A Connecticut court ruled that church elders who counseled with a woman could not be sued for their advice to remain with her abusive husband.

Key point 4-05. Most courts have rejected clergy malpractice as a basis for liability in all cases. A few courts have found clergy guilty of malpractice for engaging in sexual misconduct with an adult or minor, or if they engage in "non-religious" counseling.

A Connecticut court ruled that church elders who counseled with a woman could not be sued for their advice to remain with her abusive husband.

A woman sought out leaders of her church for assistance in escaping from her husband's violence. She met with three church elders over the course of several years. One discouraged her from supplying any details about her husband, demonstrated discomfort at the topic, often told her that she might have caused her own problems, and once reprimanded her for discussing her husband's abuse with someone other than a church elder.

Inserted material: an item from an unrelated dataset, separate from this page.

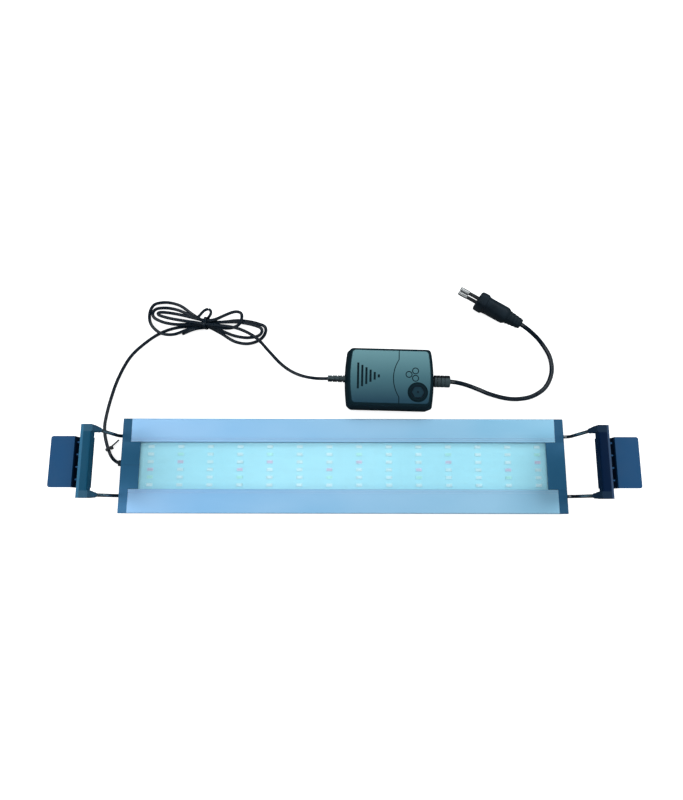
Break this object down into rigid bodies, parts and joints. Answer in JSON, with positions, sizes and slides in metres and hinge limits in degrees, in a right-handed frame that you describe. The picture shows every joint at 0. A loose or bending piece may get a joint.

Two other church elders encouraged her to stay with her husband and refused to look at marks on her back she sustained from her husband. One elder told her to do whatever her husband told her to do. The woman later sued the church elders and her church for intentionally and negligently causing her emotional distress.

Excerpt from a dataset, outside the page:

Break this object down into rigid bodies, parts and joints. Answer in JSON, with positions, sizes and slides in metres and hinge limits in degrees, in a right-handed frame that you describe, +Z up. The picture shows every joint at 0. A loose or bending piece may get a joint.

The court ruled that the alleged acts of the elders were not sufficiently outrageous to amount to intentional infliction of emotional distress, which requires conduct that is "so extreme in degree that it goes beyond all bounds of decency and is regarded as atrocious, and utterly intolerable in a civilized society." While the court found the woman's allegations troubling, it noted that "they must be considered in the context of efforts made as part of the church's pastoral counseling. While the counselor's suggestions may have been ill advised, indeed insensitive, they do not meet the threshold of extreme outrageous conduct."

The woman also claimed that the elders and church were guilty of negligent infliction of emotional distress, which requires proof of (1) negligence on the part of the defendant, and (2) that the defendant should have realized that its conduct involved an unreasonable risk of causing emotional distress and that distress, if it were caused, might result in illness or bodily harm."

The woman claimed that the elders had a duty to exercise reasonable care in counseling and directing her with respect to her family life, that they breached that duty, and that any reasonable person in their position would have known that such acts and omissions would cause her to suffer severe emotional distress.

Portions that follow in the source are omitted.